VANCOUVER — It was not always a smooth process and it took a year to gel, but Glencore International has completed its US$29-billion takeover of Xstrata, with the merged company trading as Glencore Xstrata (GLEN-L) and boasting a US$71-billion market capitalization.
Glencore Xstrata is now the fourth-largest miner by market cap after BHP Billiton (BHP-N, BLT-L), Anglo American (AAL-L) and Vale (VALE-N), with its production this year expected to tally 1.4 million tonnes copper, 120 million tonnes thermal coal and 1.4 million tonnes zinc.
On May 3 the company unveiled a new management team, which is to be run by hard-driving Glencore International CEO Ivan Glansberg and will feature a myriad of Glencore veterans.

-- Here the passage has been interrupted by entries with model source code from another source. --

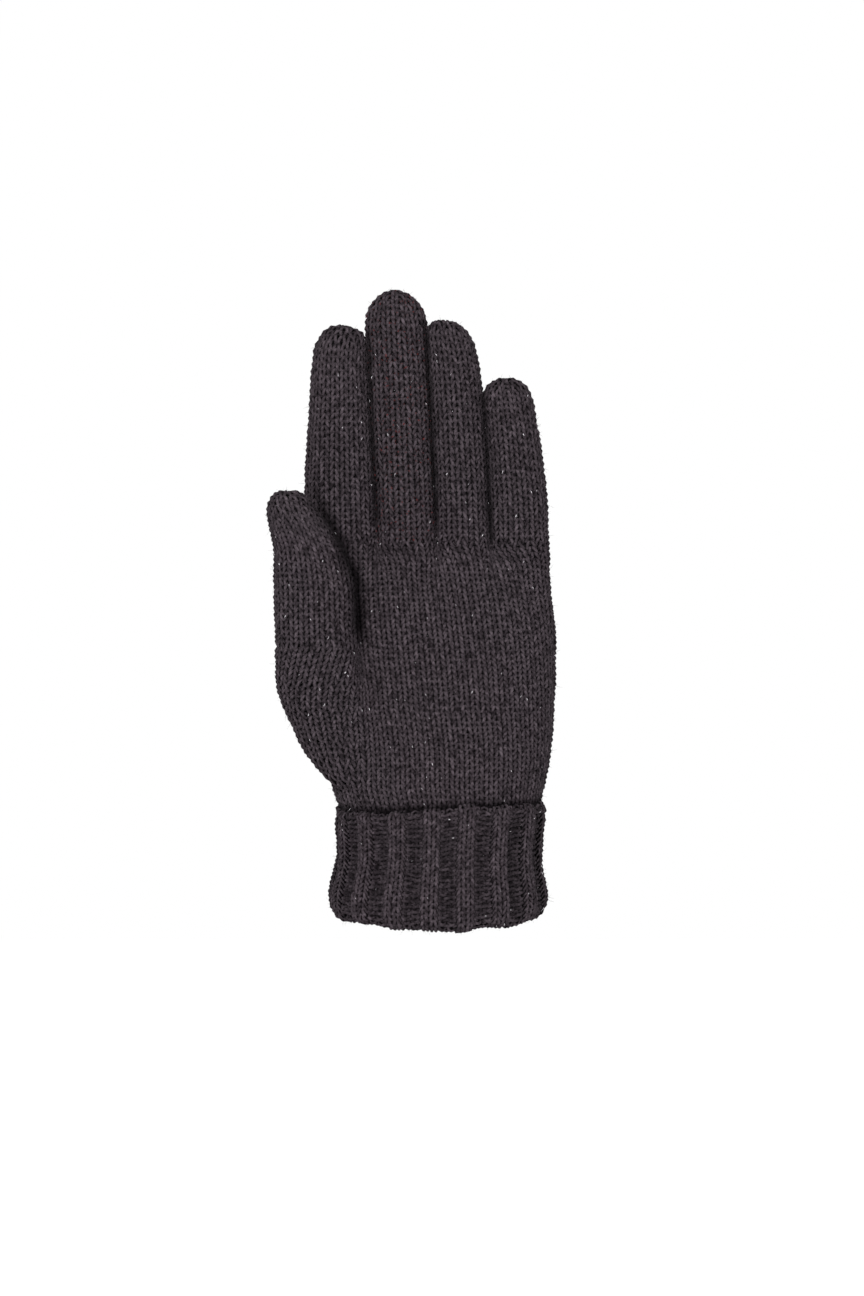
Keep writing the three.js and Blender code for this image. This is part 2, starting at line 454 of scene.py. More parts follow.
def hand_field(x, y, z):
    """The hand's outline at one height: an oval, with the root of the thumb growing out of it and
    four lobes where the fingers begin."""

    def outline_at(outline):
        return oval_distance(x, y, *stations_at(outline, np.array([z]))[0])

    lobe_blend = part_way(LOBE_BLENDS, smoothstep(*LOBES_PART, z))
    lobes = None
    for finger in FINGERS.values():
        lobe = outline_at(finger["outline"])
        lobes = lobe if lobes is None else smooth_min(lobes, lobe, lobe_blend)
    hand = part_way((outline_at(HAND_OUTLINE), lobes), smoothstep(*LOBES_APPEAR, z))
    gone_above = THUMB_GONE_ABOVE * smoothstep(*THUMB_LEAVES, z)
    gone_below = THUMB_GONE_BELOW * smoothstep(*THUMB_ROOT_ENDS, z)
    thumb = outline_at(THUMB_OUTLINE) + gone_above + gone_below
    return smooth_min(hand, thumb, part_way(THUMB_ROOT_BLENDS, smoothstep(*THUMB_BLENDS, z)))


def outline_reach(start, dx, dy, z):
    """How far along each ray the hand's outline is."""
    reach = np.arange(0, RAY_REACH, RAY_STEP)
    x = start[:, None] + dx[:, None] * reach
    y = dy[:, None] * reach
    inside = hand_field(x, y, z) < 0
    last = inside.shape[1] - 1 - np.argmax(inside[:, ::-1], axis=1)
    after = np.minimum(last + 1, len(reach) - 1)
    rays = np.arange(len(start))
    field_last = hand_field(x[rays, last], y[rays, last], z)
    field_after = hand_field(x[rays, after], y[rays, after], z)
    part = field_last / np.minimum(field_last - field_after, -1e-9)
    return reach[last] + RAY_STEP * np.clip(part, 0, 1)


def hand_surface(bottom, top):
    """The smooth tube of the hand, whose columns on the front and back run straight up."""
    first_front = FLAT_RAYS // 2 + FAN_RAYS
    first_back = first_front + FLAT_RAYS + FAN_RAYS
    front_rays = slice(first_front, first_front + FLAT_RAYS + FAN_RAYS // 6)
    heights = np.arange(bottom, top + 0.5, 1.0)
    rows = []
    for z in heights:
        left, right, _, depth = stations_at(HAND_OUTLINE, np.array([z]))[0]
        start, dx, dy = hand_rays(left, right, depth)
        reach = outline_reach(start, dx, dy, z)
        ring = np.stack([start + dx * reach, dy * reach, np.full(len(reach), z)], axis=1)
        middle = (left + right) / 2
        steady = middle + (left - middle) * FRONT_EDGE
        front = first_front + int(np.argmin(np.abs(ring[front_rays, 0] - steady)))
        anchors = ((0.0, 0), (FRONT_SHARE, front), (BACK_SHARE, first_back))
        rows.append(evenly_round(ring, HAND_COLUMNS, anchors))
    points = np.array(rows)
    for _ in range(SMOOTHING_PASSES):
        inner = (points[:-2] + points[2:]) / 2
        points[1:-1] = points[1:-1] * 0.5 + inner * 0.5
    return Surface(points, heights)


def oval_ring(left, right, middle, depth, height, shrink=1.0, inset=0.0, columns=FINGER_COLUMNS):
    """A ring of an outline, from the middle of the back round by the little finger's side."""
    angle = np.linspace(0, 2 * math.pi, 4 * columns, endpoint=False)
    power = 2 / SQUARENESS
    sine, cosine = np.sin(angle), np.cos(angle)
    half = (right - left) / 2 - inset
    x = (left + right) / 2 + half * shrink * np.sign(sine) * np.abs(sine) ** power
    y = middle + (depth - inset) * shrink * np.sign(cosine) * np.abs(cosine) ** power
    z = np.broadcast_to(height, x.shape)
    return evenly_round(np.stack([x, y, z], axis=1), columns)


def finger_surface(finger, bottom):
    """A tube up to the dome, then a rounded end that closes to a small ring."""
    dome = finger["dome"]
    dome_bottom = finger["top"] - FABRIC_REACH - dome
    straight = np.arange(bottom, dome_bottom, 1.0)
    turn = np.linspace(0, DOME_TURN * math.pi, DOME_ROWS)
    power = 2 / SQUARENESS
    heights = np.concatenate([straight, dome_bottom + dome * np.sin(turn) ** power])
    shrink = np.concatenate([np.ones(len(straight)), np.cos(turn) ** power])
    values = stations_at(finger["outline"], heights)
    rows = [oval_ring(*v, z, k, FABRIC_REACH) for v, z, k in zip(values, heights, shrink)]
    return Surface(rows)


# ---------------------------------------------------------------- yarn


def beside_shade_line(crease_shade, points, width):
    """How near each point is to a line of painted shade, from 0 to 1."""
    x, _, z = points.T
    across, heights = np.array(crease_shade, float).T
    beside = np.abs(x - np.interp(z, heights, across))
    faded_in = smoothstep(*SHADE_FADES_IN, z - heights[0])
    faded_out = smoothstep(*SHADE_FADES_OUT, z - heights[-1])
    return np.exp(-((beside / width) ** 2)) * faded_in * faded_out


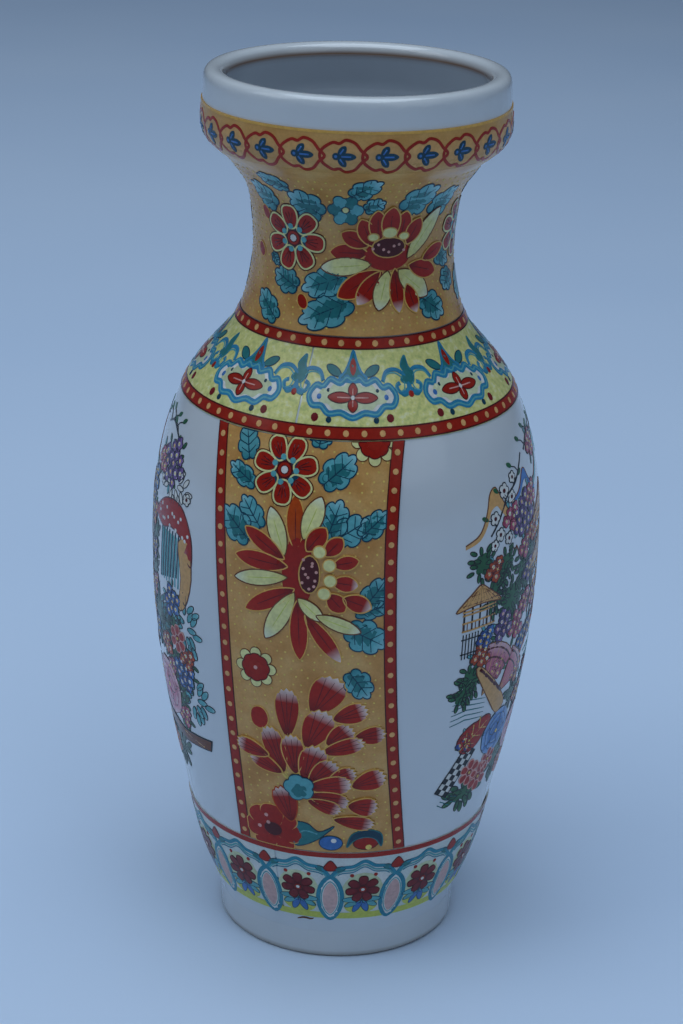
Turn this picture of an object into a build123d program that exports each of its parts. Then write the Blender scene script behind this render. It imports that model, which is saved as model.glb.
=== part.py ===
"""A slip-cast porcelain vase, 252.5 mm tall, with the printed enamel sheets fired on to it.

Millimetres, +Z up. The origin is the centre of the foot, on the surface the vase stands on.
The middle of the front flower strip faces -Y. Angles are measured about +Z from there,
and grow towards the right of someone who looks at the front.
"""
from build123d import *
from math import cos, hypot, radians, sin
import os

# --- The porcelain ---------------------------------------------------------------------
HEIGHT = 252.5              # standing height, foot to lip
FOOT_RADIUS = 34.8          # outside of the foot
FOOT_HEIGHT = 8.5           # short upright wall of the foot
FOOT_TAPER = 0.4            # the foot widens this much over its height
FOOT_RING_WIDTH = 4.5       # width of the ring that touches the table
BASE_RECESS = 2.5           # the base inside the ring is this far off the table
BASE_TAPER = 1.0            # the ring's inner side leans in this much
BELLY_RADIUS = 55.0         # widest part of the body
BELLY_LEVEL = 119.0
NECK_RADIUS = 27.2          # narrowest part of the neck
NECK_LEVEL = 208.0
COLLAR_RADIUS = 41.7        # outside of the rolled mouth
COLLAR_LEVEL = 240.0
LIP_RADIUS = 38.6           # crest of the lip
MOUTH_RADIUS = 35.6         # clear opening of the mouth
MOUTH_LEVEL = HEIGHT - 3.4
MOUTH_FLARE = 0.7           # the inside widens this much under the lip
MOUTH_DEPTH = 5.6           # over this much height
WALL = 4.5                  # cast wall
FLOOR_LEVEL = 7.5           # inside floor
FLOOR_RADIUS = 24.0
EDGE_ROUND = 0.8            # rounding of the foot ring

# --- The transfers, as (lowest, highest) level on the outside ------------------------------
SHEET = 0.25                # thickness of a fired transfer, kept thick enough to be a solid
RIM_BAND = (232.6, 244.2)           # gold band on the lower half of the collar
NECK_SHEET = (187.1, 232.2)         # flowers on the neck
SHOULDER_BAND = (163.6, 186.8)      # yellow-green band between its two dotted rings
FOOT_BORDER = (14.0, 39.8)          # arcade above the foot
STRIP_SPAN = (40.1, 163.3)          # flower strips, from the foot border to the shoulder
STRIP_SIDES_LOW = (-18.8, 27.2)     # left and right side of the front strip at its bottom, face on
STRIP_SIDES_HIGH = (-26.1, 24.2)    # the same at its top: the sheet leans to the right downwards
SCENE_SPAN = (48.5, 157.5)          # garden pictures between the strips
SCENE_WIDTH = 80.0                  # width of a picture, measured across the flat
SCENE_CORNER = 20.0
SCENE_MIDDLE = 97.0                 # angle of the middle of the right-hand picture
SHOULDER_SEAM = -5.0                # angle where the shoulder sheets meet at the front
FOOT_SEAM = -10.5                   # angle where the foot sheets meet at the front
SEAM_HALF = 0.4                     # half of the bare gap at a seam, in degrees
SKIN_STEPS = 120                    # steps along the outside for the sheets' outer faces

HALF_TURN = 180.0
WIDE = 130.0                        # a turn that clears a strip or a picture, in degrees
FRONT = -90.0                       # direction of the front in the XY plane
REACH = 2.0 * BELLY_RADIUS          # a length that clears the whole vase


def upright(angle):
    """The half plane through the axis at an angle from the front, with its y along +Z."""
    turn = radians(FRONT + angle)
    return Plane(origin=(0, 0, 0), x_dir=(cos(turn), sin(turn), 0), z_dir=(sin(turn), -cos(turn), 0))


def facing(angle, level):
    """A plane on the axis at a level, that looks out of the vase at an angle from the front."""
    turn = radians(FRONT + angle)
    return Plane(origin=(0, 0, level), x_dir=(-sin(turn), cos(turn), 0), z_dir=(cos(turn), sin(turn), 0))


def body_points():
    """Radius and level of the points that the outside passes through, from the foot to the collar."""
    return [
        (FOOT_RADIUS + FOOT_TAPER, FOOT_HEIGHT),
        (39.3, 20.5),
        (45.3, 44.0),
        (51.0, 72.0),
        (54.1, 96.0),
        (BELLY_RADIUS, BELLY_LEVEL),
        (53.9, 139.0),
        (50.2, 155.0),
        (45.0, 167.0),
        (38.2, 176.0),
        (32.2, 183.5),
        (28.9, 192.0),
        (NECK_RADIUS, NECK_LEVEL),
        (28.2, 217.5),
        (31.4, 225.0),
    ]


def collar_points():
    """The rolled collar, from the neck to the crest of the lip."""
    return [
        (31.4, 225.0),
        (34.6, 229.2),
        (38.9, 232.7),
        (COLLAR_RADIUS - 0.5, 236.0),
        (COLLAR_RADIUS, COLLAR_LEVEL),
        (COLLAR_RADIUS - 0.4, 248.2),
        (LIP_RADIUS, HEIGHT),
    ]


def cavity_points():
    """The inside, from the mouth down to the wall's turn: the outside moved in by the cast wall."""
    outside = body_points()[:-1] + collar_points()[:4]
    inside = []
    for before, point, after in zip(outside, outside[1:], outside[2:]):
        run, rise = after[0] - before[0], after[1] - before[1]
        span = hypot(run, rise)
        inside.append((point[0] - WALL * rise / span, point[1] + WALL * run / span))
    mouth = [(MOUTH_RADIUS, MOUTH_LEVEL), (MOUTH_RADIUS + MOUTH_FLARE, MOUTH_LEVEL - MOUTH_DEPTH)]
    return mouth + inside[::-1]


def draw_outside():
    """The outside from the top of the foot to the crest of the lip, as one smooth edge."""
    with BuildLine() as line:
        Spline(*body_points(), tangents=[(0.2, 1), (0.8, 1)])
        Spline(*collar_points(), tangents=[(0.8, 1), (-1, 0)])
    return line.edge()


def half_section():
    """The half section of the hollow vase, radius by level."""
    ring_inner = FOOT_RADIUS - FOOT_RING_WIDTH
    inside = cavity_points()
    with BuildSketch() as section:
        with BuildLine():
            Polyline((0, BASE_RECESS), (ring_inner - BASE_TAPER, BASE_RECESS), (ring_inner, 0), (FOOT_RADIUS, 0),
                     (FOOT_RADIUS + FOOT_TAPER, FOOT_HEIGHT))
            add(draw_outside())
            Spline((LIP_RADIUS, HEIGHT), (MOUTH_RADIUS, MOUTH_LEVEL), tangents=[(-1, 0), (0, -1)])
            Spline(*inside)
            Spline(inside[-1], (FLOOR_RADIUS, FLOOR_LEVEL), tangents=[(-0.4, -1), (-1, 0)])
            Polyline((FLOOR_RADIUS, FLOOR_LEVEL), (0, FLOOR_LEVEL), (0, BASE_RECESS))
        make_face()
    return section.sketch


def sheet_section(span):
    """The section of a sheet that lies on the outside of the vase between two levels."""
    low, high = span
    outside = draw_outside()
    shares = [i / SKIN_STEPS for i in range(SKIN_STEPS + 1)]
    skin = [outside.position_at(u) + outside.tangent_at(u).rotate(Axis.Z, -90) * SHEET for u in shares]
    with BuildSketch() as section:
        with BuildLine():
            add(outside)
            Line(skin[0], outside @ 0)
            Line(skin[-1], outside @ 1)
            Spline(*skin)
        make_face()
        with Locations((REACH / 2, (low + high) / 2)):
            Rectangle(REACH, high - low, mode=Mode.INTERSECT)
    return section.sketch


def write(piece, label):
    """Names a piece and writes it."""
    piece.part.label = label
    export_step(piece.part, f"parts/{label}.step")


os.makedirs("parts", exist_ok=True)

# The body: foot ring, belly, neck and rolled collar, cast in one.
with BuildPart() as porcelain_body:
    with BuildSketch(upright(0)):
        add(half_section())
    revolve(axis=Axis.Z)
    foot_edges = porcelain_body.edges().filter_by(GeomType.CIRCLE).group_by(Axis.Z)[0]
    fillet(foot_edges, EDGE_ROUND)
write(porcelain_body, "porcelain_body")

# The bands that go all round: each is two sheets, from one seam to the seam opposite.
BANDS = [
    ("rim_band_front", RIM_BAND, -90.0),
    ("rim_band_back", RIM_BAND, 90.0),
    ("neck_sheet_front", NECK_SHEET, -90.0),
    ("neck_sheet_back", NECK_SHEET, 90.0),
    ("shoulder_band_right", SHOULDER_BAND, SHOULDER_SEAM),
    ("shoulder_band_left", SHOULDER_BAND, SHOULDER_SEAM - HALF_TURN),
    ("foot_border_right", FOOT_BORDER, FOOT_SEAM),
    ("foot_border_left", FOOT_BORDER, FOOT_SEAM - HALF_TURN),
]
for label, span, seam in BANDS:
    with BuildPart() as band:
        with BuildSketch(upright(seam + SEAM_HALF)):
            add(sheet_section(span))
        revolve(axis=Axis.Z, revolution_arc=HALF_TURN - 2 * SEAM_HALF)
    write(band, label)

# The two flower strips: sheets with straight sides, laid on slightly out of true.
for label, turn in (("flower_strip_front", 0.0), ("flower_strip_back", HALF_TURN)):
    with BuildPart() as strip:
        with BuildSketch(upright(turn - WIDE / 2)):
            add(sheet_section(STRIP_SPAN))
        revolve(axis=Axis.Z, revolution_arc=WIDE)
        with BuildSketch(facing(turn, 0)):
            Polygon((STRIP_SIDES_LOW[0], STRIP_SPAN[0] - 1), (STRIP_SIDES_LOW[1], STRIP_SPAN[0] - 1),
                    (STRIP_SIDES_HIGH[1], STRIP_SPAN[1] + 1), (STRIP_SIDES_HIGH[0], STRIP_SPAN[1] + 1),
                    align=None)
        extrude(amount=REACH, mode=Mode.INTERSECT)
    write(strip, label)

# The two garden pictures, each a sheet with large rounded corners.
for label, turn in (("garden_scene_right", 0.0), ("garden_scene_left", HALF_TURN)):
    middle = SCENE_MIDDLE + turn
    with BuildPart() as scene:
        with BuildSketch(upright(middle - WIDE / 2)):
            add(sheet_section(SCENE_SPAN))
        revolve(axis=Axis.Z, revolution_arc=WIDE)
        with BuildSketch(facing(middle, sum(SCENE_SPAN) / 2)):
            RectangleRounded(SCENE_WIDTH, SCENE_SPAN[1] - SCENE_SPAN[0], SCENE_CORNER)
        extrude(amount=REACH, mode=Mode.INTERSECT)
    write(scene, label)
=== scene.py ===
"""A printed porcelain vase on a pale floor, under soft light.

Blender works in metres. The decoration is laid out in millimetres on the unrolled outside:
u runs round the vase, measured at the belly, 0 at the middle of the front and growing to the
right, and z is the height. Each printed colour of each sheet is one piece of slightly raised
enamel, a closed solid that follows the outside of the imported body.
"""
import random
from math import asin, atan2, ceil, copysign, cos, degrees, dist, hypot, pi, radians, sin, sqrt

import bpy
from mathutils import Matrix, Vector
from mathutils.bvhtree import BVHTree
from mathutils.geometry import delaunay_2d_cdt


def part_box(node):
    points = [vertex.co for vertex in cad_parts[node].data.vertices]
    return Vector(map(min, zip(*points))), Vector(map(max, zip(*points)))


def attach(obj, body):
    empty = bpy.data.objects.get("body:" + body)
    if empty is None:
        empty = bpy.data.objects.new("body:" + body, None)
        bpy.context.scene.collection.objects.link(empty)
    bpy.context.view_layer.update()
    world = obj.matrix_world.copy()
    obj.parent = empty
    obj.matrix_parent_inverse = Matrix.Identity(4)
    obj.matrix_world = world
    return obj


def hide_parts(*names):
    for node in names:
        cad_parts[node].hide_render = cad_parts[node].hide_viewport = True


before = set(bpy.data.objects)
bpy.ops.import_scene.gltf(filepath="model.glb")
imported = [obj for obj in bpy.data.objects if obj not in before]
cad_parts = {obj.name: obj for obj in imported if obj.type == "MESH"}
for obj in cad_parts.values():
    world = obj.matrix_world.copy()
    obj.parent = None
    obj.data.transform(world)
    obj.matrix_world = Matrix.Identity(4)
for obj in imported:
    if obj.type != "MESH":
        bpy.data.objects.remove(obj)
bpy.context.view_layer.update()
random.seed(7)

MM = 0.001
TURN = 2 * pi
SPIRAL = 2.4            # angle from one leaf or flower of a cluster to the next

SHEET = 0.25            # mm, thickness of the CAD sheets under the enamel
CLEAR = 0.06            # mm, from the sheet's face to the lowest printed colour
LAYER = 0.03            # mm, from one printed colour to the one over it
ROOT = 0.26             # mm, from the ground's face down to the bottom of every enamel solid
RIDGE = 0.016           # mm, how much a line's middle stands above its edges
PETAL_STEP = 0.6        # layers from one petal to the petal that overlaps it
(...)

“We believe there is large value that could be added to our group, having the traders sitting alongside the production base and deciding at what levels we should be producing, where materials should be stored and really getting the full benefit of that corporate structure that no other mining company has,” Glansberg commented during a conference call.
The company has already identified US$500 million in what it calls “cost-based synergies” on the trading side of its business, with US$450 million in savings stemming from “market optimization,” and another US$50 million coming from related transport and logistics benefits.
Glencore Xstrata’s lean capital strategy will likely be well-received in an industry that has weathered cost overruns and capital shortages, with the company pledging to eliminate unnecessary bureaucracy and administrative duplication.
“The departments are reviewing it constantly — and yes, we have identified other potential savings, and I think there are more — but we cannot quantify that yet,” Glansberg says. “A good way to look at it, however, is that Xstrata itself was comfortable in saying they could cut US$300 million in overhead. That gives you an idea of the low-hanging fruit, and when you get rid of these business units and corporate offices, you can see something in excess of that.”
The cuts will close Xstrata’s corporate headquarters in Switzerland and England, which will save on staffing costs and reduce management layers.
Glencore Xstrata is also undertaking asset reviews, with results expected during the third quarter. It’s likely that the combined company will shed assets as a way to preserve capital and sweeten returns for investors. Glansberg cites current market conditions and the need for a “defensive stance” when he talks about the company’s portfolio.
“Being major investors ourselves, we’re focused on those returns, and we have always said that we’re focused more on near-term growth from brownfield operations,” he said, adding that it was important to lower the risk on development assets, and that recent cost overruns with many greenfield development projects were detrimental to the industry.
“So following the merger we’ll continue that way, looking at any ‘easy’ greenfield projects or mergers and acquisitions activity of existing operations whereby we do not have the big capital blowout risks we’ve experienced in the industry over the last couple of years,” he said.
BMO Capital Markets analyst Tony Robson described Glencore Xstrata’s message as “the words that markets want to hear,” citing a commitment to simplify portfolios and return cash to shareholders as positive outlooks.
But Robson writes that Glencore Xstrata’s shares appear expensive, with the company needing to “deliver on its promises to maintain its high stock premium.”
Robson bumped his stock rating to “outperform” after the company’s post-merger conference call, and maintained his $4 target price.
Glencore Xstrata shares were up 5.8% after the conference call, and closed at £3.47 on May 7.